Radebaugh steered Malaska toward a swath of landscape imaged by the radar instrument
on Dec. 20, 2007. Malaska traced out patterns in the landscape on his computer and
classified them into different types of valley patterns. He saw that some of the valleys
had no apparent outlets and wondered where the fluid and material went.

Searching geological literature, he found that such closed valleys were typical of karst
terrain and was led to examples of karst in Papua New Guinea, Indonesia, Utah and
China. He pulled down images of these places from Google Earth. He got input from
other Cassini team members and associates, including Ralph Lorenz of the Johns Hopkins
University Applied Physics Laboratory in Laurel, Md., and Tom Farr of JPL.

Malaska also wanted to make 3-D images and an animation of the area, so he collaborated
with Bjorn Jonsson and Doug Ellison, two other "volunteer researchers" involved with
the Web site. Malaska used a ruddy color palette derived from Cassini's imaging science
subsystem and the descent imaging and spectral radiometer on the European Space
Agency's Huygens probe. He also used some artistic license to model the elevations of
the ridges and dendritic drainage basins, taking as his basic assumption that liquid flows
downward.

"My artistic model seems to fit the current data," Malaska said. "Of course, Cassini could
do another pass and blow the model away. I'm hoping it will be confirmed, though."
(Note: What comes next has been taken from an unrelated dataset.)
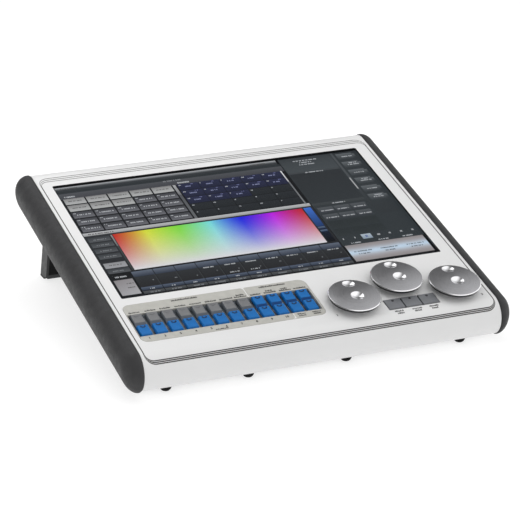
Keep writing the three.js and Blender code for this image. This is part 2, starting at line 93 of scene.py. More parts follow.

The Cassini-Huygens mission is a cooperative project of NASA, the European Space
Agency and the Italian Space Agency. JPL manages the Cassini-Huygens mission for
NASA's Science Mission Directorate. The Cassini orbiter was designed, developed and
assembled at JPL. The radar instrument was built by JPL and the Italian Space Agency,
working with team members from the United States and several European countries.